It all sounds very official, because you were using terms like “proponents” and “fiduciary” earlier, but that’s what it boils down to. That’s adulthood for you: You get to tell the entire Supreme Court about how “very few men outlive their own fertility” — and it’s not weird, as it usually is when you work the fact in during second dates, or readings of the biblical story of Isaac and Sarah. Years of law school, studying precedents, becoming head of the Law Review, getting your name on a law firm — all so you can stand before the court and make note that, Hey, America, Older Men Are Pretty Fertile, As You Can Tell From All Those Commercials With Them In Bathtubs Holding Hands. “Marriage HAS to be between a man and a woman because 55 YEAR-OLD MEN ARE SO FERTILE, GUYS! SO FERTILE! Did I mention how FERTILE? Unlike women! And if they weren’t married TO LADIES, they’d go and sow SO many wild oats!”

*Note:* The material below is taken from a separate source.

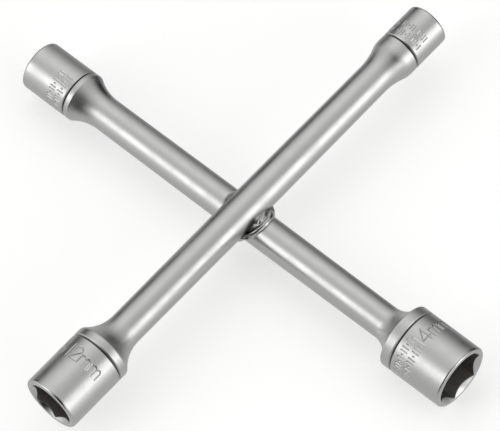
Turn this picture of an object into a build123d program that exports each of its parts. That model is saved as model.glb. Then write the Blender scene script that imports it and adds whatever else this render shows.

Also, “the fertile party”? (“Hello, I’m Lucille Smith, and this is my husband, Dave, or as we like to call him, the Fertile Party.”) There’s a certain undeniable awkwardness in the way these arguments slowly creep back to sex, every time. If you want to defend traditional marriage, it keeps coming down to your having to stand in front of the Supreme Court pointing out that Virile 55 Year-Olds Need To Be Kept In Check Or Else They Would Strew Children Liberally Over The Earth.
I also like how Scalia pointed out, I think, that Strom Thurmond was so Virile While Elderly that Rules Didn’t Even Apply To Him, or something.
Yes, Strom Thurmond, a great example of marital fidelity and everything we aspire to.
There’s always that point in the argument that comes down to yelling about who is the most fertile, and this was that point.
The deeper you wade into this argument, the closer you get to the unnerving idea that marriage as an institution is simply necessary for keeping Roving Hordes of Barbarous, Fertile Men in check. As Alyssa Rosenberg points out, this is a deeper problem with the whole argument that doesn’t simply revolve around middle-age sex. This is Middle Age sexual mores, and they’re much more problematic.
*I hate this term, but I lack a better one.